Nou­tras áreas «es­tra­té­gicas» a Igreja também ca­minha com se­gu­rança. Por exemplo, nos sub-sec­tores vi­tais da Saúde ou da Se­gu­rança So­cial, zonas de há muito vi­sadas pelo pas­sa­dismo cró­nico das suas hi­e­rar­quias. Trata-se de repor a Igreja nas suas fun­ções ca­ri­ta­tivas me­di­e­vais, como se­nhora da so­bre­vi­vência dos po­bres.

Este plano tem vindo a ser de­sen­vol­vido ao longo do úl­timo de­cénio e conta já com uma ex­tensa malha de grandes, mé­dios e pe­quenos nú­cleos as­sis­ten­ciais (co­mu­ni­dades re­li­gi­osas, mi­se­ri­cór­dias, fun­da­ções e IPSS ), or­ga­ni­zadas em pi­râ­mide cujo pi­ná­culo é a Igreja.
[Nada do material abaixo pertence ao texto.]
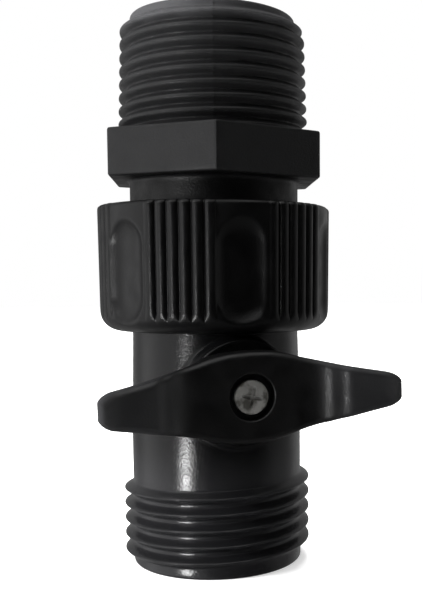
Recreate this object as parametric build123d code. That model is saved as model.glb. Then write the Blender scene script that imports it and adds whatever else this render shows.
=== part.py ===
from build123d import *
import os
from math import sin, cos, tan, radians, sqrt

# Garden-hose shut-off valve with a swivel nut, a quarter-turn ball and a butterfly lever, and a
# double-male hexagon adapter screwed into the nut.  Millimetres, +Z along the water way towards
# the adapter, origin at the centre of the outlet end face, valve stem pointing along -Y.
#
# Prefixes: R_ radius, P_ thread pitch, W_ width, Z_ height, A_ angle in degrees about +Z,
# H_ distance from the water-way axis, measured out along the stem.

# ---------------------------------------------------------------- threads
P_HOSE = 25.4 / 11.5          # 3/4 in garden-hose thread
R_HOSE_MAJOR = 13.40
R_HOSE_ROOT = 12.05
W_HOSE_CREST = 0.34
P_PIPE = 25.4 / 14.0          # 3/4 in tapered pipe thread, radii taken at the hexagon
R_PIPE_CREST = 13.34
R_PIPE_ROOT = 12.15
W_PIPE_CREST = 0.30
PIPE_TAPER = 1.0 / 32.0       # radius per length
PIPE_CONE = -1.79             # half angle of the taper, degrees, closing upwards
PIPE_START_GROWTH = 0.034     # extra radius where the ridge starts, inside the hexagon
FLANK_SLOPE = tan(radians(30))
FLANK_GAP = 0.20              # flank clearance between the hose threads in mesh

# A crest passes each height at the angle beside it
CREST_OUTLET = (2.07, 170.7)
CREST_ADAPTER = (45.0, 20.0)
CREST_PIPE = (63.16, -21.3)

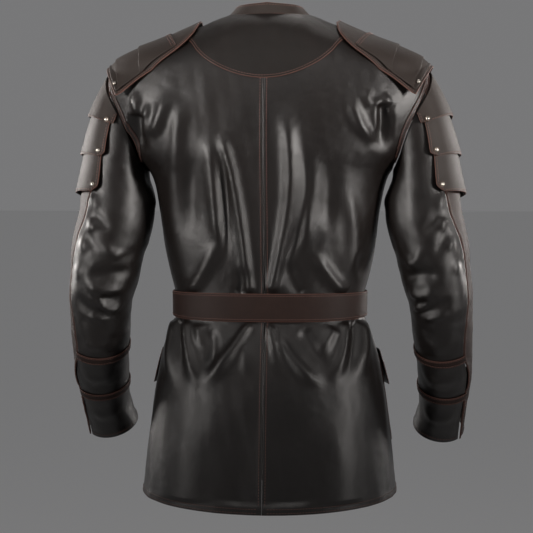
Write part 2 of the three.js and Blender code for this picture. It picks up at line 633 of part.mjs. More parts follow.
const SIDES = { left: 1, right: -1 };
for (const [name, side] of Object.entries(SIDES)) {
  add(`back_${name}`, backPanel(side), LEATHER);
  add(`front_${name}`, frontPanel(side), LEATHER);
  add(`armhole_band_${name}`, armholeBand(side), LEATHER);
  add(`sleeve_${name}`, sleevePanel(side), LEATHER);
  add(`sleeve_strip_${name}`, sleeveStrip(side), BROWN);
  add(`cuff_strap_upper_${name}`, cuffStrap(side, 248), BROWN);
  add(`cuff_strap_lower_${name}`, cuffStrap(side, 322), BROWN);
  add(`shoulder_base_${name}`, shoulderBase(side), MATTE);
  PLATES.forEach((plate, i) => add(`shoulder_plate_${i + 1}_${name}`, shoulderPlate(side, plate), MATTE));
  FLAPS.forEach((flap, i) => add(`arm_flap_${i + 1}_${name}`, armFlap(side, flap), MATTE));
}
const EDGES = { front: -1, back: 1 };
for (const [name, side] of Object.entries(SIDES)) {
  add(`pocket_${name}`, pocket(side), LEATHER);
  add(`pocket_flap_${name}`, pocketFlap(side), LEATHER);
  for (const [edgeName, edge] of Object.entries(EDGES)) {
    FLAPS.forEach((flap, i) => {
      const place = (out) => onFlap(side, flap, 0.5 + edge * RIVET.across, RIVET.up, PLATE + out);
      addDome(`arm_rivet_${i + 1}_${edgeName}_${name}`, { ...RIVET, gap: flap.rivetGap }, place);
    });
    const last = PLATES.at(-1);
    const place = (out) => onPlate(side, last, edge * RIVET.shoulder, 0.72, PLATE + out);
    addDome(`shoulder_rivet_${edgeName}_${name}`, RIVET, place);
  }
}
STUD.levels.forEach((level, i) => {
  addDome(`press_stud_${i + 1}`, STUD, (out) => onBody(1, -90, level, LAP.rise + out));
});
const buckleSeat = onBelt(0, 0.5, BUCKLE.out);
const buckleMesh = add("buckle_frame", buckleFrame(), METAL);
buckleMesh.position.copy(buckleSeat);
buckleMesh.rotation.z = rad(BUCKLE.tilt);
add("buckle_prong", prong(), METAL).position.copy(onBelt(0, 0.5, PRONG.out));
add("yoke", yoke(), MATTE);
add("collar", collar(), MATTE);
add("belt", belt(), BROWN);

export default group;
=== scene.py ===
"""Looks of the leather warrior coat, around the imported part.

Millimetres throughout, turned into metres where a mesh is made. +Z is up, the front faces -Y and the
wearer's left side is +X. Each leather piece is a thin shell on the form of the node that it replaces,
with its creases, seams and bound edges, and the thread that sews it is a piece of its own.
"""

import math
from types import SimpleNamespace as Sizes

import bpy
import numpy as np
from mathutils import Matrix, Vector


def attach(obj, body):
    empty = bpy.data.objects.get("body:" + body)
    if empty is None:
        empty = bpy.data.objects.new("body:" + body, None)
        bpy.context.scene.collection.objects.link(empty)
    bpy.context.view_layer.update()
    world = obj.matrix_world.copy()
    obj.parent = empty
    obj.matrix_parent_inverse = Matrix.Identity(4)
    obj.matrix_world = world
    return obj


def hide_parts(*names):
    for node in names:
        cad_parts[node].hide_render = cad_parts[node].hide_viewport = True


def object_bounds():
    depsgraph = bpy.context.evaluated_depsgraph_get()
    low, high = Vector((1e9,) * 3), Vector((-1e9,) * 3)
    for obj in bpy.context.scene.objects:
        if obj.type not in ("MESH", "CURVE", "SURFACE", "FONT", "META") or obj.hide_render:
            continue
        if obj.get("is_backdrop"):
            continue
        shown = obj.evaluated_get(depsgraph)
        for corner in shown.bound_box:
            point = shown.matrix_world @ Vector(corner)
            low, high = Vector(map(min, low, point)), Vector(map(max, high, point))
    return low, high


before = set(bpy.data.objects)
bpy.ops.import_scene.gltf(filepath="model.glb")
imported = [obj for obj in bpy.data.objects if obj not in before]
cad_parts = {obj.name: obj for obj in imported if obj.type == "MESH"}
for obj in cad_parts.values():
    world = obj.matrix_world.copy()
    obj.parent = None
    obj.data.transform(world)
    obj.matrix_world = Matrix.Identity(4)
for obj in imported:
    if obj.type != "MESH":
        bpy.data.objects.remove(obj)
cad_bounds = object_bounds()

# ---- sizes of the part ----
WALL = 2  # leather of the body and sleeves
SEAM = 0.3  # gap between neighbouring pieces
TRIM = 1.5  # leather of the yoke, straps and pockets
PLATE = 2.5  # stiff leather of the pads and arm flaps
HEM = -777
HEM_DIP = 14
BELT = Sizes(top=-446, bottom=-492, thickness=3, clearance=1.2, start=9.7, end=390, taper=3.744)
LAP = Sizes(over=20, under=15, rise=WALL + SEAM + 0.5)
ARMHOLE = Sizes(centre=-165, half_height=85, half_angle=34, band=9, band_rows=6, gap=1.5)
ARMPIT = ARMHOLE.centre - ARMHOLE.half_height
NECK = 0
COLLAR = Sizes(height=20, front_height=13, wall=2.5, lean=15, end_lean=5, opening=1.5, gap=0.6)
YOKE = Sizes(side=-37, drop=68, roundness=8)
CUFF = 408
STRIP_GAP = 0.7  # degrees between a sleeve's seam and its outer strip
STRAP_OVER = 3  # degrees that a cuff strap reaches over the outer strip
STRAP_WIDTH = 12.5
STRAP_GAP = 0.8
STRAPS = dict(upper=248, lower=322)
VENT = Sizes(width=2.4, start=250, end=290, rise=2.6)
CAP = Sizes(clear=1.4, inner=2.2, top=(0.55, -0.85), armpit=(0.08, -1), swell=1.15)
CAP_DROP = Sizes(creases=200, strip=250)  # length of the sleeve cap that the tables reckon with
SQUARENESS = 2.4  # power of the body's rings, which are rounder at 2
FLAP = Sizes(lift=6.5, gap=1.2, corner=0.14, corner_reach=0.2)
SHOULDER_PLATE = Sizes(wall=2, gap=0.3, reach=0.955)
PAD = Sizes(rest=8.9, roundness=2.3, lowest=-165)  # rest is its height over the shoulder
RELIEF = 1.6  # height of the body's creases against their table
BLUNT = 1.55  # least width of the body's creases, against their height
STUD = Sizes(dome=5.7, height=2.6, gap=0.5, levels=(-100, -195, -290, -385, -560))
RIVET = Sizes(dome=3.4, height=2.4, across=0.445, up=0.16, shoulder=0.84, shoulder_up=0.72, gap=0.2)
BUCKLE = Sizes(long=50, high=54, bar=4.6, corner=7, thickness=3, out=3.4, tilt=5.9, node="buckle_frame")
PRONG = Sizes(root=12, tip=-28, width=4.5, thickness=3, out=9.2, tilt=0, node="buckle_prong")
POCKET = Sizes(start=0.1, end=0.5, bottom_row=2, top_row=5.5, gap=0.7)
POCKET_FLAP = Sizes(start=0.06, end=0.52, bottom_row=4.25, top_row=5.7, gap=0.9, flare=4.5)
SIDES = dict(left=1, right=-1)


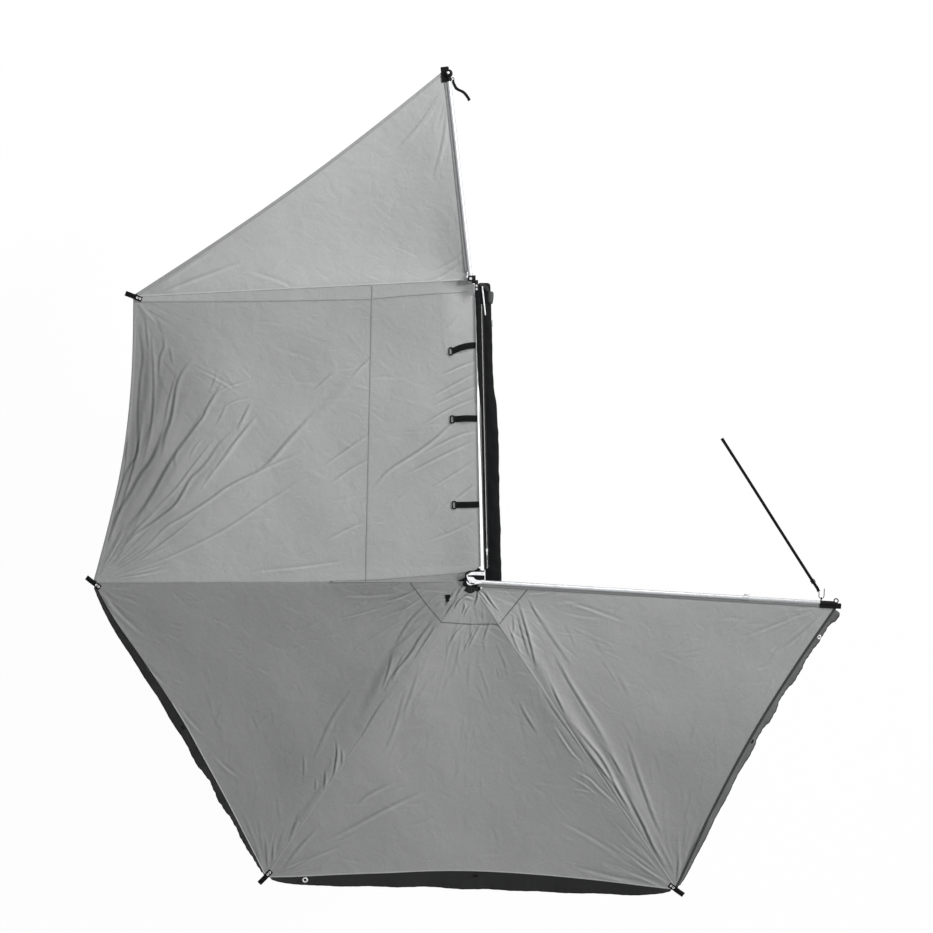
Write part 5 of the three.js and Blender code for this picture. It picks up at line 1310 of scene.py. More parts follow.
# %% Make the valances and their hems
for name in OUTSETS:
    panel = PANELS[name]
    columns, rows = ((620, 22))
    share, along = np.meshgrid(np.linspace(0.012, 0.988, columns), np.linspace(0, 1, rows))
    outside = valance_place(name, share, along)
    inside = outside - panel.middle * 1.3 - np.array([0, 0, 0.5])
    both = np.vstack([outside.reshape(-1, 3), inside.reshape(-1, 3)])
    count = rows * columns
    faces = grid_faces(rows, columns).tolist()
    faces += [[i + count for i in face[::-1]] for face in faces]
    rim = list(range(columns)) + [r * columns + columns - 1 for r in range(1, rows)]
    rim += [(rows - 1) * columns + c for c in range(columns - 2, -1, -1)]
    rim += [r * columns for r in range(rows - 2, 0, -1)]
    for i, a in enumerate(rim):
        b = rim[(i + 1) % len(rim)]
        faces.append([b, a, a + count, b + count])
    width = float(np.linalg.norm(panel.b[1] - panel.b[0])) * MM
    uv = np.stack([share.ravel() * width, along.ravel() * 0.16], 1)
    obj = build(f"{name}_valance", both, faces, np.vstack([uv, uv]))
    # Painted shade in the troughs of the valance's main folds.
    shade = np.sin(2 * math.pi * MAIN_FOLDS * share + 1.2) * along * 0.3 + 0.15
    paint(obj, "CreaseShade", np.concatenate([np.clip(shade, 0, 1).ravel()] * 2))
    paint(obj, "ShadedTone", np.full(2 * count, 0.5))
    material = "canvas_lining" if name == "right" else "black"
    dress(obj, material, "grey_canvas" if name == "right" else "black_fabric")
    follow(obj, panel, np.concatenate([share.ravel()] * 2))
    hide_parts(f"valance_{name}")
    area = area_of(outside.reshape(-1, 3), rows, columns)
    hem_share, hem_section = np.linspace(0.014, 0.986, 400), tape(14, 2.2)
    low = valance_place(name, hem_share, np.full(400, 0.975))
    at, hem_faces, hem_uv = sweep(low, hem_section, up=panel.middle * 0.4 + np.array([0, 0, 0.9]))
    hem = build(f"{name}_valance_hem", at, hem_faces, hem_uv)
    dress(hem, "edge_hem", "black_fabric")
    follow(hem, panel, np.repeat(hem_share, len(hem_section)))
    print(f"{name} valance: {width:.2f} m along its edge, {area:.2f} m2")


# %% Eyelets
def share_near(panel, pixel):
    t = np.linspace(0.01, 0.99, 800)
    off = to_photo(panel.outer(t)) - np.asarray(pixel, float)
    return float(t[np.argmin((off**2).sum(1))])


def eyelet(parts, place, axis, radius=9.0):
    at = frame_at(place, axis)
    profile = [[radius * 0.55, -1.2], [radius * 0.55, 1.4], [radius * 0.66, 2.3], [radius * 0.86, 2.5],
               [radius, 1.7], [radius * 1.05, 0.3], [radius, -1.2]]
    places, faces = lathe(profile, 28)
    parts.add(at(places), faces[:-2] + [[i + 6 * 28, (i + 1) % 28 + 6 * 28, (i + 1) % 28, i] for i in range(28)])


for name, pixel, radius in (("rear", (305, 880), 23.0), ("right", (816, 635), 18.0)):
    parts, panel = Parts(), PANELS[name]
    share = share_near(panel, pixel)
    p = valance_place(name, [share, share, share + 0.002], [0.3, 0.35, 0.3])
    axis = np.cross(p[2] - p[0], p[1] - p[0])
    axis = axis if axis @ (panel.middle + np.array([0, 0, 0.6])) > 0 else -axis
    axis = unit(unit(axis) * 0.5 + np.array([0, 0, 1.0]))
    eyelet(parts, p[0] + panel.middle * 6 + np.array([0, 0, 7.0]), axis, radius)
    obj = dress(parts.made(f"{name}_valance_eyelets"), "eyelet", "steel")
    follow(obj, panel, np.full(len(obj.data.vertices), share))
    print(f"{name} eyelet at {share:.3f} of the edge")

# %% Toggles

for name, pixel in {"right": (753, 742), "left": (183, 728), "rear": (475.5, 880.7)}.items():
    panel, parts = PANELS[name], Parts()
    share = share_near(panel, pixel)
    p = valance_place(name, [share], [0.22])[0] + panel.middle * 7 + np.array([0, 0, 6.0])
    body, faces = lathe([[0.1, -17], [4.4, -17], [6.2, -15], [6.6, -10], [5.2, -3], [5.0, 0], [5.2, 3], [6.6, 10],
                         [6.2, 15], [4.4, 17], [0.1, 17]], 24)
    along_edge = unit(panel.outer(np.array([share + 0.01])) - panel.outer(np.array([share])))[0]
    parts.add(frame_at(p, along_edge, (0, 0, 1))(body), faces)
    loop, faces = torus_points(13, 1.6, 28, 8)
    loop[:, 0] *= 1.35
    parts.add(frame_at(p - panel.middle * 12 - np.array([0, 0, 1.0]), np.cross(along_edge, panel.middle),
                       panel.middle)(loop), faces)
    obj = dress(parts.made(f"{name}_toggle"), "plastic", "black_plastic")
    follow(obj, panel, np.full(len(obj.data.vertices), share))
    print(f"{name} toggle at {share:.3f} of the edge")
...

Tal como na CEE.

A meta final a atingir é clara: no Es­tado so­cial, cada ci­dadão comum tem di­reito à pro­tecção na saúde e na ve­lhice, através de ins­ti­tui­ções sus­ten­tá­veis e de toda a con­fi­ança. Mas os tempos são de mu­dança, como ainda re­cen­te­mente afirmou o padre Lino Maia, pre­si­dente da CNIS – Con­fe­de­ração Na­ci­onal das IPSS e su­per­visor má­ximo do pro­jecto so­cial ca­tó­lico: «O Es­tado por­tu­guês tornou-se de­ma­siado au­tista, fol­cló­rico e, con­se­quen­te­mente, ine­ficaz e pe­sado. São de­ma­si­ados os custos para o manter, bem como o seu ser­viço... o Es­tado pre­cisa de uma emi­nen­tís­sima e ur­gen­tís­sima re­forma que não se com­pa­deça com meras me­didas de sim­pli­fi­cação mas que se sus­tente em va­lores se­guros, como co­ragem, cre­di­bi­li­dade e, acima de tudo, hu­ma­nismo!».

Ora, a Igreja afirma-se «pe­rita em hu­ma­ni­dade». Por isso, o padre Maia pros­se­guiu as suas de­cla­ra­ções com a se­guinte ti­rada: «É ur­gente criar ideais e cons­truir ca­mi­nhos que re­co­lo­quem o Es­tado ao ser­viço de causas no­bres e in­te­resses co­muns e nos de­volvam a es­pe­rança. O Es­tado So­cial é ne­ces­sário e é pos­sível». E re­matou: «Se o Es­tado so­cial é posto em causa, para que serve o Es­tado?»

A moral da his­tória é fácil de con­cluir.